# SOURCE MATERIAL
▬▬▬▬▬▬▬▬▬▬

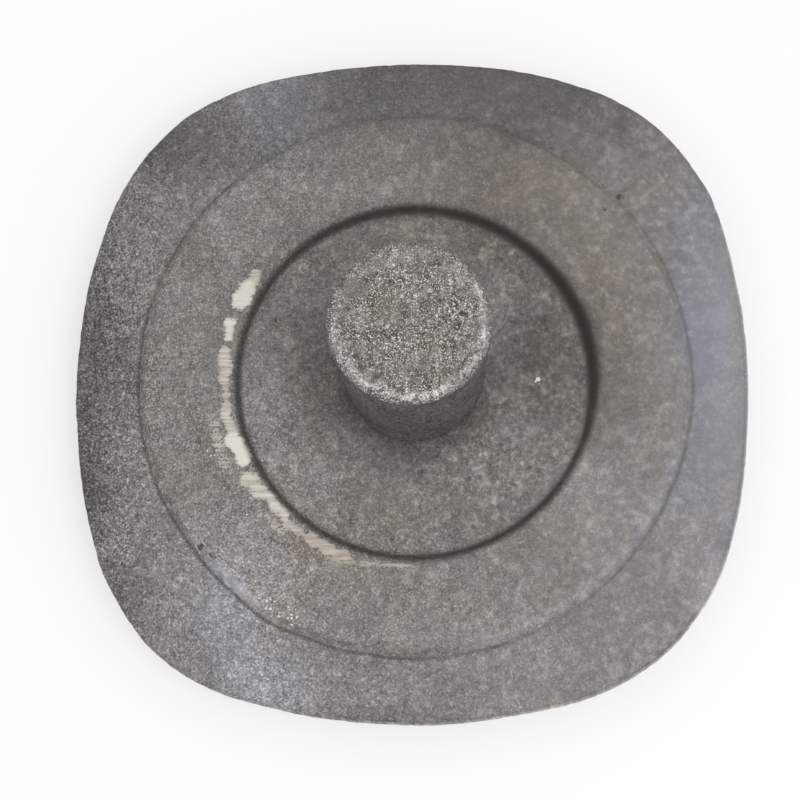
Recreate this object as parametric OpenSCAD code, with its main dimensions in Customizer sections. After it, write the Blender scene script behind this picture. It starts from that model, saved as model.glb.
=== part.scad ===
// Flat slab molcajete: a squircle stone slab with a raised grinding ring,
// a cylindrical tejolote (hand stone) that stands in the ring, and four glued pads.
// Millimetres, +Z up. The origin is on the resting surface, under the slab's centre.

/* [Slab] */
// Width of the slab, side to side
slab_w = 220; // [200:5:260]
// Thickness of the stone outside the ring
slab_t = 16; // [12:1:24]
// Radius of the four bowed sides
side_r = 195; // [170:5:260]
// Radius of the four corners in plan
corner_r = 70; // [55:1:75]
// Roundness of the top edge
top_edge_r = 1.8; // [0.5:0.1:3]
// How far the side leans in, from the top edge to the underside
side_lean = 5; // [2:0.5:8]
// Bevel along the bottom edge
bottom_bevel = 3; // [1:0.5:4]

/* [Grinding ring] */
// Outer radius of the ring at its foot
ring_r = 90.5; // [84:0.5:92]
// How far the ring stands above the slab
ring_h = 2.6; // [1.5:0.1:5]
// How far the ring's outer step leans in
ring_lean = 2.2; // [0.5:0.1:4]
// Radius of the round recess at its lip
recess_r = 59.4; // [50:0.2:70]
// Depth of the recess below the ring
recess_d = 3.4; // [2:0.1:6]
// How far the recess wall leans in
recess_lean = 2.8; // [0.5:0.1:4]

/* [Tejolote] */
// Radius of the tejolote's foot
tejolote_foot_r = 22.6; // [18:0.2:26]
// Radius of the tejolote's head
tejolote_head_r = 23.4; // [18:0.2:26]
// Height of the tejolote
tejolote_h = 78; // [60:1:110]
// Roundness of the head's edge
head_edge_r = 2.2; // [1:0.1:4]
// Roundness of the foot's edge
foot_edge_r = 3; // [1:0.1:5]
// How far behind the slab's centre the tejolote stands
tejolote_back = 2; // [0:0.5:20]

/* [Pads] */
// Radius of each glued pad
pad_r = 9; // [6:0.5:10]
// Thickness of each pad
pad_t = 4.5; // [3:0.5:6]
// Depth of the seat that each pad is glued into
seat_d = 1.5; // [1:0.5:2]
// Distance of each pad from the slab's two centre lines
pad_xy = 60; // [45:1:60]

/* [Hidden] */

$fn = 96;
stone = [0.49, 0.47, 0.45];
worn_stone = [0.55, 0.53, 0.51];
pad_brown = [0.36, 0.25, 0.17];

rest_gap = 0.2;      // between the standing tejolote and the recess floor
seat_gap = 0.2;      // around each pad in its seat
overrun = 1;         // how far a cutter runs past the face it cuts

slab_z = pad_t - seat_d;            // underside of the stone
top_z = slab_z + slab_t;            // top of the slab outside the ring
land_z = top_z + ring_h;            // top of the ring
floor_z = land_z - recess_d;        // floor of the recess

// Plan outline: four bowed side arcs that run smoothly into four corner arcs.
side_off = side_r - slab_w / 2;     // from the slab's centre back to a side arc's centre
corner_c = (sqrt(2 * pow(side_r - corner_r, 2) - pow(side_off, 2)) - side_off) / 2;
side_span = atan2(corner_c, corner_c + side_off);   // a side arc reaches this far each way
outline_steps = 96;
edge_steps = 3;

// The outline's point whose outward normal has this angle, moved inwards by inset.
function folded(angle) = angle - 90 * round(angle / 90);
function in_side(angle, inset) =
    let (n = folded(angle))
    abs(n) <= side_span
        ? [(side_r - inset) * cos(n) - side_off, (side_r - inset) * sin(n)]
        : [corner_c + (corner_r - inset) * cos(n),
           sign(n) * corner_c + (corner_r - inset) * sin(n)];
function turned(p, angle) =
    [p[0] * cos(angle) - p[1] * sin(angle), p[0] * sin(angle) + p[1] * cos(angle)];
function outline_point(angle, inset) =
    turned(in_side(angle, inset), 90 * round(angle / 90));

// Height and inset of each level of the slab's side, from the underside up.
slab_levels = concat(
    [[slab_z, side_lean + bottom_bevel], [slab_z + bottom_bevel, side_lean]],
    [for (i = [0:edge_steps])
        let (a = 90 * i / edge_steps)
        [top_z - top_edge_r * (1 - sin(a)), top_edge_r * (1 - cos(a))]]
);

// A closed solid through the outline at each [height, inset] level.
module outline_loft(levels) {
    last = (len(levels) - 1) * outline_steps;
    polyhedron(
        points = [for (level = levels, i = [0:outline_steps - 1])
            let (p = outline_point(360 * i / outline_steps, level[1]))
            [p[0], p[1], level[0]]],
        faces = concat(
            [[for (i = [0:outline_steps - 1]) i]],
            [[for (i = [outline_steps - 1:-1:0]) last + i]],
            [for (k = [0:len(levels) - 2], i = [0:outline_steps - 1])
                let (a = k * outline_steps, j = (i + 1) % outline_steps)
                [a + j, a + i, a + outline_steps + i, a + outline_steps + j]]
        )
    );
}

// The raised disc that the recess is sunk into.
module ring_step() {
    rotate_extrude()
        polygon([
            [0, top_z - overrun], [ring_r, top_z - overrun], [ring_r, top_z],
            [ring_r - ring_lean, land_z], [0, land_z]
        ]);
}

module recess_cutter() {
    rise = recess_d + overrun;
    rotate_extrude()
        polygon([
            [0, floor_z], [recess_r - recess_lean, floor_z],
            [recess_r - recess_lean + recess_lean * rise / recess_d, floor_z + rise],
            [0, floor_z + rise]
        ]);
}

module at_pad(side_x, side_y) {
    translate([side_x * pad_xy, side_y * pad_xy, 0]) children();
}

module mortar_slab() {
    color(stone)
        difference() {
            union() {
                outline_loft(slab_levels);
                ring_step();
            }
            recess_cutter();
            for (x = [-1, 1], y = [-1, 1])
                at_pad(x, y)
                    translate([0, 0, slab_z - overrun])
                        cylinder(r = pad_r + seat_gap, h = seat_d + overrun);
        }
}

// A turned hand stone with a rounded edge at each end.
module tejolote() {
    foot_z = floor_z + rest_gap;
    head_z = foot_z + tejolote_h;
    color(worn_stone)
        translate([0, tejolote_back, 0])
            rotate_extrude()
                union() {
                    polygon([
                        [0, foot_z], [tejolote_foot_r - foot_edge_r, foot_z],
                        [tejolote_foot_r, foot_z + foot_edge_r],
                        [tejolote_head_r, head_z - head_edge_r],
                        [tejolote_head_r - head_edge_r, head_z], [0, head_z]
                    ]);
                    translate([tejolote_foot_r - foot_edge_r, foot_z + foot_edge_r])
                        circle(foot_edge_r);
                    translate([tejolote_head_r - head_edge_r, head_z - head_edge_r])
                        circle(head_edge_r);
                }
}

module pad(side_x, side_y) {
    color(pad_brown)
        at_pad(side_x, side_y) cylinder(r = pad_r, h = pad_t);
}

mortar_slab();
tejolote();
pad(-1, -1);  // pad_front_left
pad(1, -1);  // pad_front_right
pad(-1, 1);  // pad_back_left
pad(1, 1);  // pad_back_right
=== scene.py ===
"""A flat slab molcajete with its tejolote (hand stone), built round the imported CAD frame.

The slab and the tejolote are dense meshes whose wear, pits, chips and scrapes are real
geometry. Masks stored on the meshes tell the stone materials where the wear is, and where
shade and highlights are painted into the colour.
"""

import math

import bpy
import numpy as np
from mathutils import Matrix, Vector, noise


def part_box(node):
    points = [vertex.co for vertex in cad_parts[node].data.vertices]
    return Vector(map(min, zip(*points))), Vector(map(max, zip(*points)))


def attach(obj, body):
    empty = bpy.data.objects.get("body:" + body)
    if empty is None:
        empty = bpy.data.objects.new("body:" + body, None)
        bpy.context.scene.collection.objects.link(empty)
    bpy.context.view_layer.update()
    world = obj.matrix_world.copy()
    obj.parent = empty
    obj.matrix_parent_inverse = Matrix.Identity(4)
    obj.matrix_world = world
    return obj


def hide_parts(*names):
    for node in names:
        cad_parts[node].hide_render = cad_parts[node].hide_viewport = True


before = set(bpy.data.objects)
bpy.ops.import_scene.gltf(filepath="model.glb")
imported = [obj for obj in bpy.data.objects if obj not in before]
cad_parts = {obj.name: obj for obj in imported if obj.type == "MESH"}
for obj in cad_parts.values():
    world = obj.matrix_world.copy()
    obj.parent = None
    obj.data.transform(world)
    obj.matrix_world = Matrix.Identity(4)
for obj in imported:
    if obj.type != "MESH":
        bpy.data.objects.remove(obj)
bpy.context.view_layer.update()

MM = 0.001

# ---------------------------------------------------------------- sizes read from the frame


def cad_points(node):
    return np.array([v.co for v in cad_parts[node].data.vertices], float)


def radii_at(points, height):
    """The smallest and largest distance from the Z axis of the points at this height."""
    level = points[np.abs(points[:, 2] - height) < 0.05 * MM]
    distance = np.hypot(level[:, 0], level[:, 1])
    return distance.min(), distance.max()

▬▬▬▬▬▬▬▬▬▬

# YOUR GOAL
Quote the listing above from its first line to the line with "the slab's centre.", inclusive, and add nothing.

# ANSWER TO THE PROBLEM
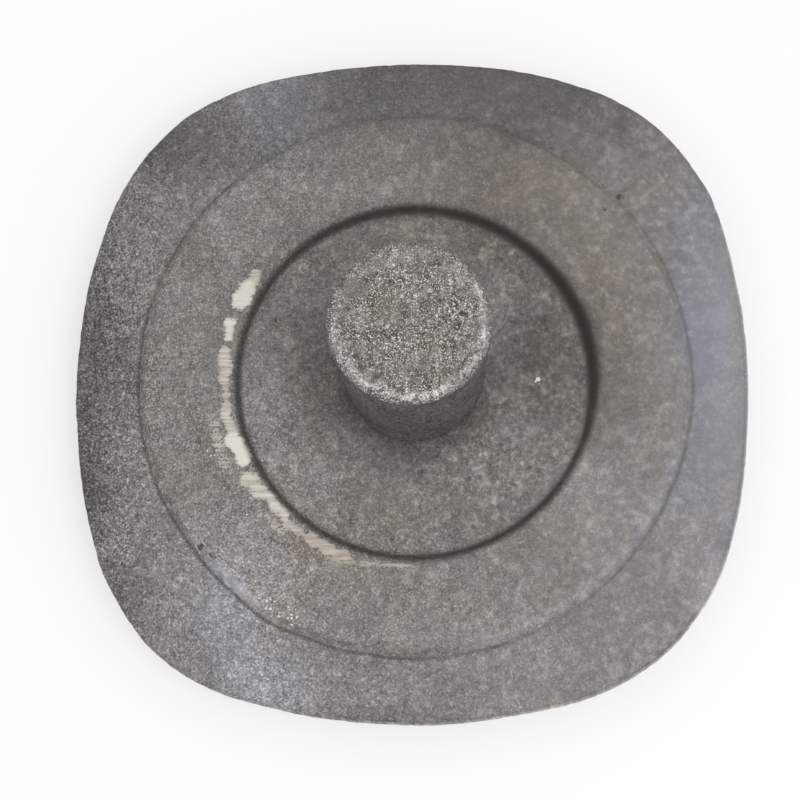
Recreate this object as parametric OpenSCAD code, with its main dimensions in Customizer sections. After it, write the Blender scene script behind this picture. It starts from that model, saved as model.glb.
=== part.scad ===
// Flat slab molcajete: a squircle stone slab with a raised grinding ring,
// a cylindrical tejolote (hand stone) that stands in the ring, and four glued pads.
// Millimetres, +Z up. The origin is on the resting surface, under the slab's centre.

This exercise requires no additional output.